Der Zar stellt sich mir immer wieder als recht widersprüchliche Person dar, von jähzornig mal abgesehen. Einerseits ist er sehr modern und will sein Land in die Moderne führen, andererseits zögert er nicht, althergebrachte Traditionen zu behalten, wo sie ihm in den Kram passen, vgl. S. 279 wo zu lesen ist, daß er bei seinen eigenen Landsleuten sehr wohl immer noch Stock oder Knute anwendet. Aber vermutlich passen bei so einem Mann, der eine solcherart abgehobene Stellung hat, eh keine normalen Maßstäbe. Denn wer sollte sich ihm entgegenstellen und ihr gar kritisieren? Kostja tut es ab und an, aber sonst?
Dann kommt die große Flut. Ist die eigentlich historisch oder kam die aus „dramaturgischen Gründen“ nur im Buch? Daß Helena bei Erik ist und nicht bei einer Schneiderin, hatte ich schon vermutet. Nicht gerechnet habe ich damit, daß Paula wegrennt und dermaßen in Gefahr gerät. Ausgerechnet Erik ist es, der sie dann rettet, und für seine Taten während der Flut später vom Zaren eine passende Belohnung, nämlich die Freiheit, erhält. Am Ende des Abschnitts reist er dann zurück nach Schweden, um dort seine Verhältnisse zu regeln und wieder zu Helena zurückzukommen. Mir geht es da ähnlich wie Helena: ich bin mir nicht sicher, ob er wieder kommen wird. Vor allem, wenn er erzählt, wie Siris Bruder ums Leben gekommen ist: wird man ihn da nicht verurteilen und möglicherweise sogar hinrichten? An eine solche Möglichkeit denkt er überhaupt nicht.
Die Gräfin spielt ein riskantes Spiel, indem sie ihre Tochter dem Zaren als „Spielzeug“ in die Arme treibt. Ihr Mann scheint zu ahnen, was läuft, aber er traut sich nicht, den Mund aufzumachen. Ob Arina sich von diesem Erlebnis je erholen wird? Und wie reagiert die Gräfin darauf? Vermutlich wird sie noch böser.
Willem entfernt sich immer mehr von Paula, ob aus den beiden irgendwann noch etwas wird, steht auch in den Sternen. Die Flut hat anscheinend auch ihre Beziehung mit sich fort gerissen.

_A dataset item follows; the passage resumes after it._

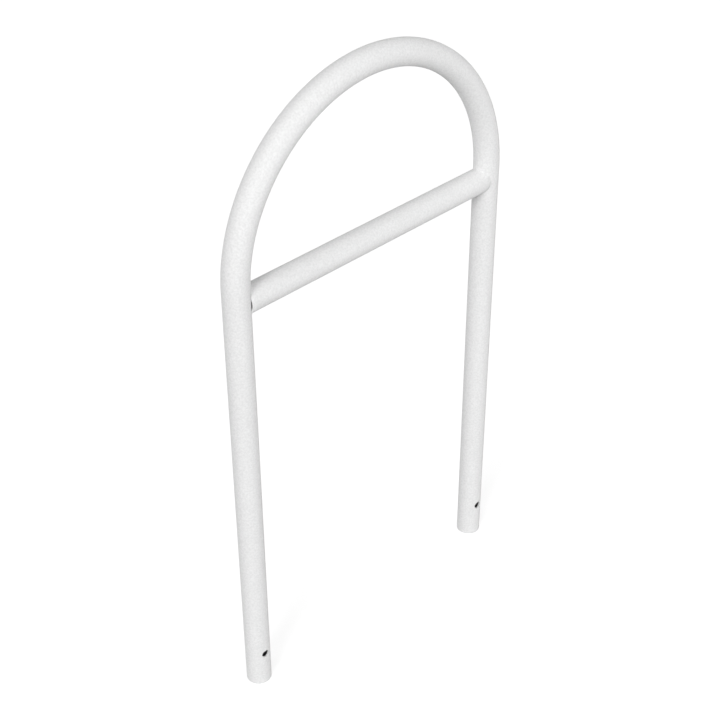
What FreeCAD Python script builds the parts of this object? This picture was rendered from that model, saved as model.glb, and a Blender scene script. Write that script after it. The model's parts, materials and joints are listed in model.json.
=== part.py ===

Chiara kommt also hochschwanger nach St. Petersburg. Und Matteo reagiert, wie es von ihm zu erwarten ist. Ob Chiara irgendwann kapieren bzw. akzeptieren wird, was für ein Windhund der ist? Camillo erkennt sehr richtig, daß Francesco in sie verliebt ist, nur sie selbst sieht das (natürlich?) nicht. Ich schätze, entweder bleibt die den Rest des Lebens alleine (denn mit einem ledigen Kind hatte sie zu der Zeit vermutlich wenig Chancen) oder sie tut sich irgendwann doch noch mit Francesco zusammen.
Der wiederum vergräbt sich und hat nicht die leiseste Ahnung, daß Matteo seine Zeichnungen als die seinen ausgibt. Das kann auf Dauer doch auch nicht gut gehen?! Kostja weiß ja wieder mal, was läuft, und steckt es dem Zaren. Doch der will es noch nicht hören. Wenn das mal nicht irgendwann zu einem bösen Erwachen führt.
Zoja hat sich inzwischen selbst weitgehend aufgegeben. Sollte sie aus dieser Lethargie erwachen, möchte ich allerdings nicht in ihrer Nähe sein. Das könnte ein furchtbarer Ausbruch werden.
ZitatOriginal von Schwarzes Schaf
Insgesamt liest sich der Roman nach wie vor sehr gut, aber das Gefühl, dass er zu kurz ist, verstärkt sich. Viele Szenen lesen sich eher wie einzelne Episoden, die aneinandergereiht wurden. Das fällt vor allem immer wieder bei den Leibeigenen rund um Zoja sowie bei den Italienern auf. Das ist mir zu zerstückelt, zu kurz, und stört mich inzwischen eher.
Teilweise Teilweise, weil ich es nicht als störend in dem Sinne empfinde, aber für die dargestellten Ereignisse und die verflossene Zeit ist das Buch um mindestens 200 Seiten zu kurz, eher gehört eine solche Geschichte in einen Tausendseiten-Wälzer. Ich habe ein paar Mal beim Kapitelwechsel gestutzt und erst mal geguckt, wie groß der Zeitsprung war. Es ergibt sich in der Tat, je weiter das Buch fort schreitet, der Eindruck eines „Episodenfilms“.